After the Berlin Wall fell in 1989, slabs of the barrier made their way around the world. In the experimental documentary “The American Sector” — shown at the 2020 Berlin Film Festival but overlooked amid the vagaries of pandemic movie releasing — the filmmakers Courtney Stephens and Pacho Velez travel to roughly 40 sites around the United States in an effort to shoot footage of all the pieces that have wound up here.

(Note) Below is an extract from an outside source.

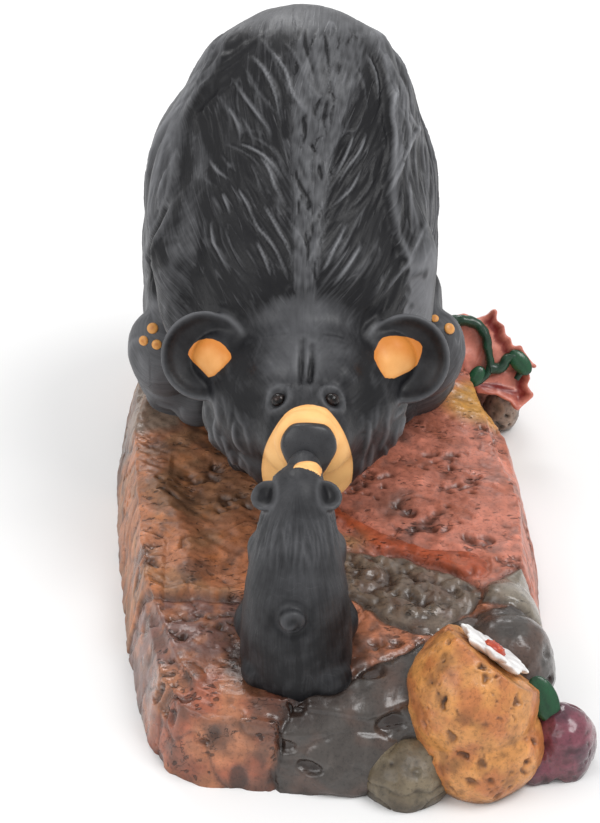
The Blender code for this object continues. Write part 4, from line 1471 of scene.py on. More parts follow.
@dataclass
class MotherEyes:
    """The mother's two glossy eyes."""

    places: tuple
    radius: float = 1.85

    def build(self) -> None:
        """Builds both eyes as one piece."""
        form = bmesh.new()
        for place in self.places:
            spot = Matrix.Translation(place) @ Matrix.Diagonal([1.0, 0.95, 0.95, 1.0])
            bmesh.ops.create_icosphere(form, subdivisions=5, radius=self.radius, matrix=spot)
        finish_piece("mother_eyes", meshed(form, "mother_eyes"), self.finish())

    def finish(self) -> bpy.types.Material:
        """Returns black glass with a brown bloom and a clear varnish."""
        sheet = Sheet("eye gloss")
        bloom = sheet.noise(sheet.place(), 0.0012, detail=3.0)
        tone = sheet.mix(sheet.ramp(bloom, 0.45, 0.75), rgb(10, 9, 10), rgb(58, 42, 36))
        sheet.give("Base Color", tone)
        sheet.give("Roughness", sheet.ramp(bloom, 0.3, 0.7, 0.05, 0.2))
        sheet.give("Specular IOR Level", 0.22)
        sheet.give("Coat Weight", 0.25)
        sheet.give("Coat Roughness", 0.04)
        sheet.give("Normal", sheet.bump(bloom, 0.6, 0.5 * MM))
        return sheet.material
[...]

Some locations (the State Department, the United Nations, the George H.W. Bush Presidential Library) make sense as final resting places for the remnants of a historic Cold War symbol. Other sites are far stranger. One piece has made its way to East Berlin, Pa., which was incorporated in the 19th century. Another chunk stands at an El stop in Chicago, ostensibly as a tribute to that neighborhood’s German roots (although as a onetime Chicago resident who lived near that train line, I can attest that many passers-by never notice it). Then there are spots that are outright surreal. What on Earth did a Hilton in Dallas, a restaurant in Georgia or Universal Orlando Resort do to deserve their monuments?

Stephens and Velez interview people about what the fragments mean to them. A private homeowner with his own segment in the Hollywood Hills regards the graffiti-covered wall as a sort of work of art: “the greatest canvas in modern history.” In some places, the concrete wedges have acquired new metaphorical freight. An immigrant in Los Angeles likens the wall — which she points out is a migrant in its own right — to the barriers she had to cross to build a life in the United States. A man in Cincinnati, noting that the Berlin Wall memorial is across the river from the former slave state of Kentucky, says the risks East Berliners took to cross to the West have a parallel in experiences of Black Americans. Two students at the University of Virginia discuss whether that campus’s wall slice constitutes a way for the university to nod toward someone else’s history while avoiding discussion of its own.

At 67 minutes, “The American Sector” is minimalist yet breezy. Like the appropriated stone, it invites viewers to make their own interpretations.

Stream it on Apple TV and Ovid.

It’s rare for a documentary to capture a whole cycle of idealism and disillusionment, but in “Lost Course,” one of last year’s most epically scaled documentaries, Jill Li, a former video journalist making her first feature, shows a persistence in following her story that would put many more experienced filmmakers to shame. Spanning about half a decade, the movie follows the revolt that took place in Wukan, China, in 2011, when residents protested that the village’s leaders had improperly sold communal land.

The film traces the arcs of several leaders of the anticorruption movement that sprang up in response. One is Xue Jinbo, or Bo, whose death in custody, an event that occurs early in the film, adds to the outcry. Other leaders of the movement, particularly in the film’s second half (titled “after protests”), grow increasingly pessimistic on the odds of effecting change. One leader, who was imprisoned at the same time as Bo, resigns from the reformist seat he’s earned on the village committee and starts a teahouse before ultimately fleeing to New York. The film suggests that he had spoken up after seeing “people taking money.”

But the most pointed arc involves Lin Zuluan, an elder statesman among the protesters. After being elected as the director of the village committee at the end of the first half, he seems to undergo something like a change in sides. Residents don’t think he’s done enough to get the land back; he insists it’s a complex issue. It’s the kind of apparent character shift a documentary could only capture with true stamina; there would be no way of predicting how he would behave at the start. And over three hours, the filmmaker mostly allows her subjects to speak for themselves, using title cards to provide viewers with important context for the dense vérité material she collected. Casting a skeptical eye on the possibility of democratic reforms in China, “Lost Course” makes for a bleak illustration of the adage that you can’t fight city hall — or in this case, a village committee, if the committee is part of a much larger system.